### AIM
What follows is a listing. Return every line of it exactly.

____________

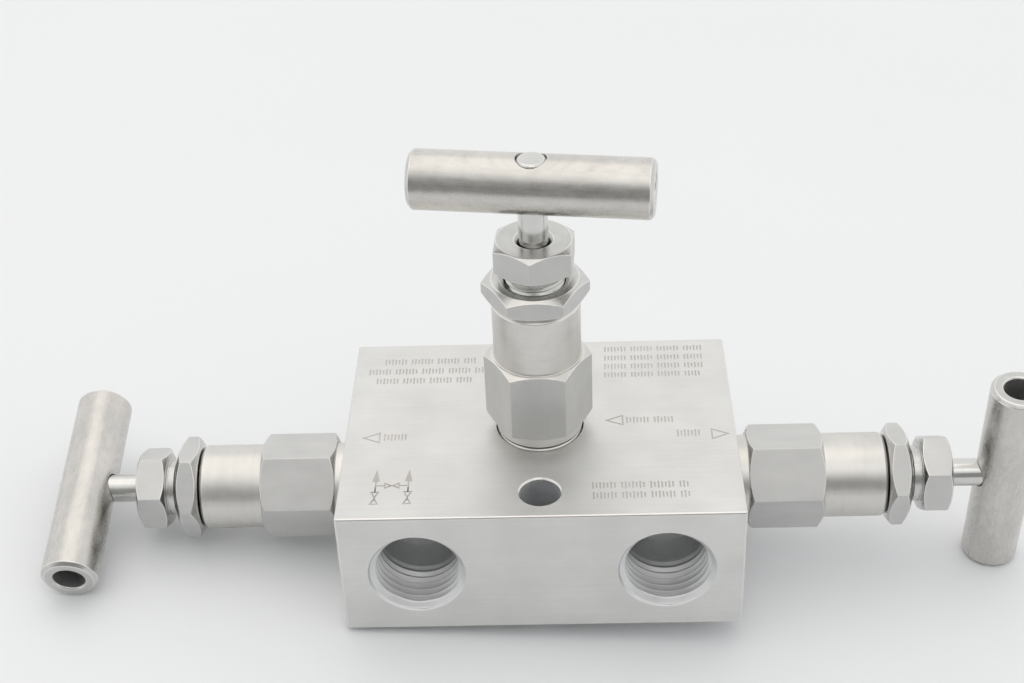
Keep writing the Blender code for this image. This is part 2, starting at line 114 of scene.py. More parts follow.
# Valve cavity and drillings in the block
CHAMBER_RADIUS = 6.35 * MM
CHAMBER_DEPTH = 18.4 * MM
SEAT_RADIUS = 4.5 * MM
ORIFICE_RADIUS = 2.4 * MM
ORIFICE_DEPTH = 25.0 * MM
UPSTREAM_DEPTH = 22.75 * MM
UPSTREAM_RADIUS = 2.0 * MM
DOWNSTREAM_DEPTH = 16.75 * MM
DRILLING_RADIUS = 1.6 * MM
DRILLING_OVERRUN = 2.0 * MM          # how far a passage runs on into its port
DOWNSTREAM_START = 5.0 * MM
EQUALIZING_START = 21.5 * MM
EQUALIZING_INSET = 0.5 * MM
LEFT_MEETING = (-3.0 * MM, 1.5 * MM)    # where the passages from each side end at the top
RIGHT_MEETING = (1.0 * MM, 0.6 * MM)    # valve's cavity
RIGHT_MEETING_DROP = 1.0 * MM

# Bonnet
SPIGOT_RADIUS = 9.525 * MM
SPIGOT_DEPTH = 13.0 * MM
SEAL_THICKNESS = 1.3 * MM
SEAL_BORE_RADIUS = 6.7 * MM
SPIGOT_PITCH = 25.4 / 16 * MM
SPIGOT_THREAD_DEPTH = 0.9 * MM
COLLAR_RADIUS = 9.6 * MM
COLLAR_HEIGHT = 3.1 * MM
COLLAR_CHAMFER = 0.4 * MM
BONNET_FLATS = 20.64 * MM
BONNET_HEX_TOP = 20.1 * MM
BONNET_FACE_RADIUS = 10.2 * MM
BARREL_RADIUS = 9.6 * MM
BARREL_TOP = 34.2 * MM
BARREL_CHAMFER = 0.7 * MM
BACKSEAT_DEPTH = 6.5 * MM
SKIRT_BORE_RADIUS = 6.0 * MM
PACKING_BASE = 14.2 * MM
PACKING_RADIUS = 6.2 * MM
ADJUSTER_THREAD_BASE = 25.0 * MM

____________

### RESULT OF THE EXERCISE
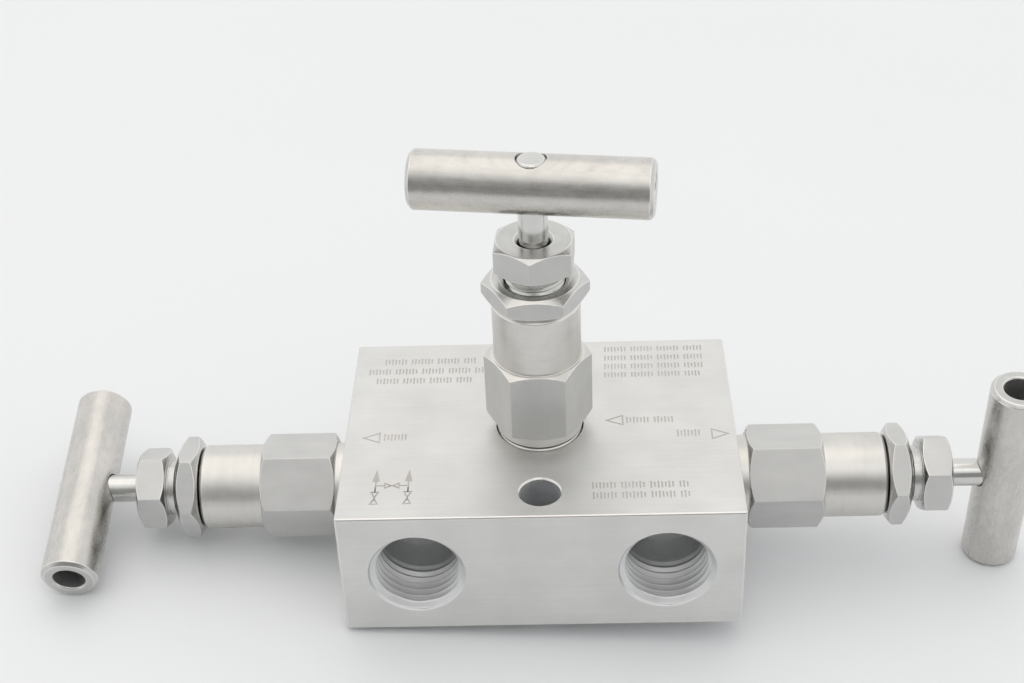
Keep writing the Blender code for this image. This is part 2, starting at line 114 of scene.py. More parts follow.
# Valve cavity and drillings in the block
CHAMBER_RADIUS = 6.35 * MM
CHAMBER_DEPTH = 18.4 * MM
SEAT_RADIUS = 4.5 * MM
ORIFICE_RADIUS = 2.4 * MM
ORIFICE_DEPTH = 25.0 * MM
UPSTREAM_DEPTH = 22.75 * MM
UPSTREAM_RADIUS = 2.0 * MM
DOWNSTREAM_DEPTH = 16.75 * MM
DRILLING_RADIUS = 1.6 * MM
DRILLING_OVERRUN = 2.0 * MM          # how far a passage runs on into its port
DOWNSTREAM_START = 5.0 * MM
EQUALIZING_START = 21.5 * MM
EQUALIZING_INSET = 0.5 * MM
LEFT_MEETING = (-3.0 * MM, 1.5 * MM)    # where the passages from each side end at the top
RIGHT_MEETING = (1.0 * MM, 0.6 * MM)    # valve's cavity
RIGHT_MEETING_DROP = 1.0 * MM

# Bonnet
SPIGOT_RADIUS = 9.525 * MM
SPIGOT_DEPTH = 13.0 * MM
SEAL_THICKNESS = 1.3 * MM
SEAL_BORE_RADIUS = 6.7 * MM
SPIGOT_PITCH = 25.4 / 16 * MM
SPIGOT_THREAD_DEPTH = 0.9 * MM
COLLAR_RADIUS = 9.6 * MM
COLLAR_HEIGHT = 3.1 * MM
COLLAR_CHAMFER = 0.4 * MM
BONNET_FLATS = 20.64 * MM
BONNET_HEX_TOP = 20.1 * MM
BONNET_FACE_RADIUS = 10.2 * MM
BARREL_RADIUS = 9.6 * MM
BARREL_TOP = 34.2 * MM
BARREL_CHAMFER = 0.7 * MM
BACKSEAT_DEPTH = 6.5 * MM
SKIRT_BORE_RADIUS = 6.0 * MM
PACKING_BASE = 14.2 * MM
PACKING_RADIUS = 6.2 * MM
ADJUSTER_THREAD_BASE = 25.0 * MM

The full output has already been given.